Angel Haze and Ireland Baldwin: While the Father Baldwin is doling out relationship advice in cabs on a new web series and letting his wife do headstands on his chest, Ireland and Angel are busily Instagramming their love to the world. And their love is grand! (Candlelit dinners, scattered rose petals, even talk of marriage someday.) Instagram says it best, though.
Chance of a Breakup: Lower than that of the Father Baldwin and the Yoga Baldwin.
Taylor Swift and Taylor Swift: Some recent highlights from Taylor Swift’s life with herself: She produces possibly the best modern breakup video in the history of modern breakup videos (discuss!), in which she stabs a cake. She dumps Spotify (discuss!), which is a sort of metaphorical cake-stabbing. She has a wildly successful album named after the auspicious year of her own birth, which is not not narcissistic, but who cares? She holds her cats in her bare hands. AND! She replaces herself on the Billboard Hot 100 at No. 1, making history as “the first woman in the Hot 100’s 56-year history to succeed herself at the top spot.” Taylor doesn’t have time for a man. Despite that, according to some places, she could be getting back together with Harry Styles and maybe he wrote “I Love You” about her.
Chance of a Breakup With Taylor Swift: Are you ever really out of the woods with yourself?
Chance of a Makeup With Harry Styles: Very low.
Chance of a Breakup With Olivia Benson or Meredith Gray: Why would you even suggest something like that?
Jennifer Lawrence and ______: Rumors swirl like Katniss’s telegenic gowns! J.Law might be getting back together with Chris Martin, or maybe she isn’t, but he really likes The Hunger Games, so there’s that. Maybe she’s rekindling with her ex, Nicholas Hoult — he has always been there for her, the Peeta to Gale’s Gale. Speaking of Gale, her Mockingjay co-star, Liam Hemsworth recently revealed that they are BFFs and she did her kissing scenes with him only after devouring tuna and garlic and not brushing her teeth. So, maybe it’s none of these men for J.Law. Maybe it’s all of them. Maybe she’s dumping her toothbrush. Katniss is in charge.
Chance of a Makeup With Chris Martin: 1/10
Chance of a Makeup With Nicholas Hoult: 4/10
Chance of Dating Liam Hemsworth: Only during the Mockingjay publicity tour.
Likelihood of Buying a New Toothbrush: 90 percent, within two to five weeks.
Gwyneth Paltrow and That Glee Guy: When not honoring her personal trainer or growing out her legs (are you aware that you can grow your own legs?), the Goopstress has been wearing plimsolls and smart attire and stepping out to do errands.
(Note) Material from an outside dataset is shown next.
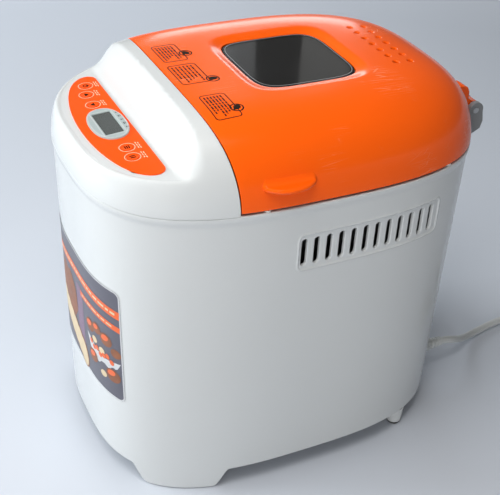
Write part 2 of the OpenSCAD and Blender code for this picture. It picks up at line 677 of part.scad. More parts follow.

Also, she has for a while now been linked to Glee producer Brad Falchuk, and he seems a nice, steady sort of individual, and she has had luck with the name Brad.
Chance of a Breakup: Not with Tracy Anderson.
Chance of a Makeup With Chris: She may have gotten him to break up with J.Law. And the consciously uncoupled couple might be spending their upcoming wedding anniversary together.
Prince Harry and Cressida Bonas: The on-again, off-again couple seems to still be off, for the moment, but who really knows besides the Queen? Harry might be kissing other blondes in bars; Cressida definitely “wore a side ponytail in a multicolored scrunchie to meet Nobel Prize–winning writer V.S. Naipaul and his wife Nadira.” A complementary couple, then.
Chance of a Makeup: 50/50
Barbara Bush and George W. Bush: This week in an interview with Fox News, the former president confessed that Barbara wasn’t all that sure he’d beat Ann Richards in the 1994 Texas governor’s race, and told him so, ouch.
Chance of a Breakup: Bush defeated Richards by about 54 percent, so let’s go with that and then subtract everything.
Kim and Kanye: There will not be a Kardashian family Christmas card this year, and whose fault is that? Love’s. Love is ruining Christmas, because Kanye “wants to have his own card with Kim and North,” say some people. “There will probably never be a Kardashian family Christmas card again of all of them,” say the same people. (Also, Kim wants another baby, stat. And there are some pesky divorce rumors, but when aren’t there?)
Chance of a Kardashian Family Christmas Card Ever Happening Again: Extremely likely.